With some votes still uncounted, the Freedom Party and the Social Democrats are currently neck and neck, and in theory Kurz could form a coalition with either of them. Either option would be problematic. Another grand coalition with the Social Democrats would auger more of the same-old same-old – hardly the transformation Kurz promised when he rebranded the People’s Party as the ‘New People’s Party’ and changed its campaign colours from dowdy black to lurid turquoise.

A coalition with the Freedom Party would present a different set of problems. Despite the precedent of the Noughties, when the two parties governed in tandem for seven years, it would still be intensely controversial – particularly abroad. In the Noughties, this partnership was an aberration. Now, it would be a clarion call for populist parties all over Europe. Might Kurz even try to form a minority government? Austria has seen nothing like it, but then again it’s seen nothing quite like Sebastian Kurz.

For conservatives, the success of Kurz’s anti-immigrant campaign is a sign that democracy works. In Austria, as in Germany, centre-right parties moved too far towards the centre, and conservative voters drifted towards far right parties. Kurz’s rebranding of the People’s Party shows the centre-right can adapt and respond to voters’ concerns, rather than driving them into the arms of unsavoury and incompetent extremists. Across the border, in Germany, things are moving in the same direction. Merkel’s Christian Democrats have resolved to cap immigration at 200,000 per annum, in response to pressure from their conservative allies, the Bavarian CSU.
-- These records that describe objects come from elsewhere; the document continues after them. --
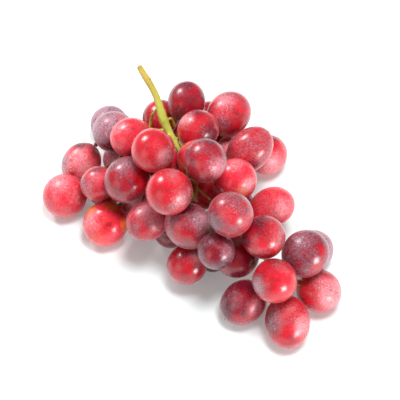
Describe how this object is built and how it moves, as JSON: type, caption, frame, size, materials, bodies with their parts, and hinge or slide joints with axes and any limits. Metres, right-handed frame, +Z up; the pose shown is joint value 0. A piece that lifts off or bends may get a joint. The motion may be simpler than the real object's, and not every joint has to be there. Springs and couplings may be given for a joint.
{
  "type": "bunch of grapes",
  "caption": "Bunch of red table grapes lying on its side: round to oval berries on a branched green stem with a cut stalk.",
  "frame": {"origin": "on the table, under the middle of the bunch's bounding box", "axes": "+Z up from the table; +X to the right as the picture shows it, +Y away from the viewer; the cut stalk is at the back left and the tip of the bunch at the front right"},
  "size_m": [0.145, 0.1396, 0.0712],
  "materials": {
    "grape_skin": "thin waxy skin, red to purple, satin gloss under a pale bloom",
    "grape_stem": "matt green stem, yellow and brown towards the cut end"
  },
  "bodies": {
    "root": {"stem": "grape_stem", "berry_01": "grape_skin", "berry_02": "grape_skin", "berry_03": "grape_skin", "berry_04": "grape_skin", "berry_05": "grape_skin", "berry_06": "grape_skin", "berry_07": "grape_skin", "berry_08": "grape_skin", "berry_09": "grape_skin", "berry_10": "grape_skin", "berry_11": "grape_skin", "berry_12": "grape_skin", "berry_13": "grape_skin", "berry_14": "grape_skin", "berry_15": "grape_skin", "berry_16": "grape_skin", "berry_17": "grape_skin", "berry_18": "grape_skin", "berry_19": "grape_skin", "berry_20": "grape_skin", "berry_21": "grape_skin", "berry_22": "grape_skin", "berry_23": "grape_skin", "berry_24": "grape_skin", "berry_25": "grape_skin", "berry_26": "grape_skin", "berry_27": "grape_skin", "berry_28": "grape_skin", "berry_29": "grape_skin", "berry_30": "grape_skin", "berry_31": "grape_skin", "berry_32": "grape_skin", "berry_33": "grape_skin", "berry_34": "grape_skin", "berry_35": "grape_skin", "berry_36": "grape_skin", "berry_37": "grape_skin", "berry_38": "grape_skin", "berry_39": "grape_skin", "berry_40": "grape_skin", "berry_41": "grape_skin", "berry_42": "grape_skin", "berry_43": "grape_skin", "berry_44": "grape_skin", "berry_45": "grape_skin", "berry_46": "grape_skin", "berry_47": "grape_skin", "berry_48": "grape_skin", "berry_49": "grape_skin", "berry_50": "grape_skin", "berry_51": "grape_skin", "berry_52": "grape_skin", "berry_53": "grape_skin", "berry_54": "grape_skin", "berry_55": "grape_skin", "berry_56": "grape_skin"}
  },
  "joints": []
}
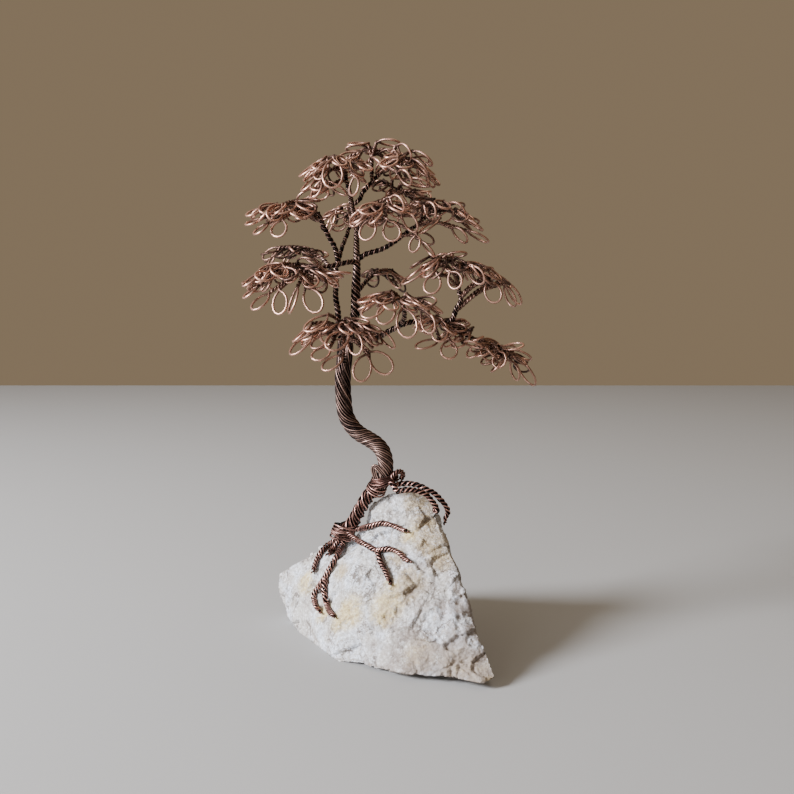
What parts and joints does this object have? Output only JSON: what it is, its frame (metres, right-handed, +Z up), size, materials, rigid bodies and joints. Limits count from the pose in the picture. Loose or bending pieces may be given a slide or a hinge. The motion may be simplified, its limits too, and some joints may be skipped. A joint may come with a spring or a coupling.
{
  "type": "wire tree sculpture",
  "caption": "Small tree twisted from antiqued copper wire, with domed pads of loop leaves on a curved trunk, its roots bound over a craggy white rock.",
  "frame": {"origin": "on the rock's flat underside, straight under the foot of the trunk", "axes": "+Z up along the tree, +X to the right and +Y away as seen from the front"},
  "size_m": [0.076, 0.0615, 0.1292],
  "materials": {
    "copper_wire": "antiqued, satin",
    "white_rock": "rough, granular"
  },
  "bodies": {
    "root": {"rock": "white_rock", "trunk": "copper_wire", "knot_wrap": "copper_wire", "collar_wrap": "copper_wire", "cord_end_left": "copper_wire", "cord_end_right": "copper_wire", "root_right_upper": "copper_wire", "root_right_lower": "copper_wire", "root_front": "copper_wire", "root_left": "copper_wire", "root_stub": "copper_wire", "root_over_upper": "copper_wire", "root_over_lower": "copper_wire", "leader": "copper_wire", "left_limb": "copper_wire", "lower_right": "copper_wire", "front_left": "copper_wire", "front_right": "copper_wire", "middle_left": "copper_wire", "back_left": "copper_wire", "back_centre": "copper_wire", "arch": "copper_wire", "upper_tail": "copper_wire", "upper_centre": "copper_wire", "upper_left": "copper_wire", "upper_back": "copper_wire", "crown_left": "copper_wire", "crown_right": "copper_wire", "crown_top": "copper_wire", "upper_right": "copper_wire"}
  },
  "joints": []
}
For the Conservative Party in the 1970s, one of the main attractions of Europe was that Europe’s moderate centrism was a welcome contrast to the socialist agitation and chaos in Britain at that time. As Europe rediscovers centre-right politics, in France and Germany, and now in Austria, and Comrade Corbyn’s revolution gathers pace, might British conservatives find themselves in the same position again?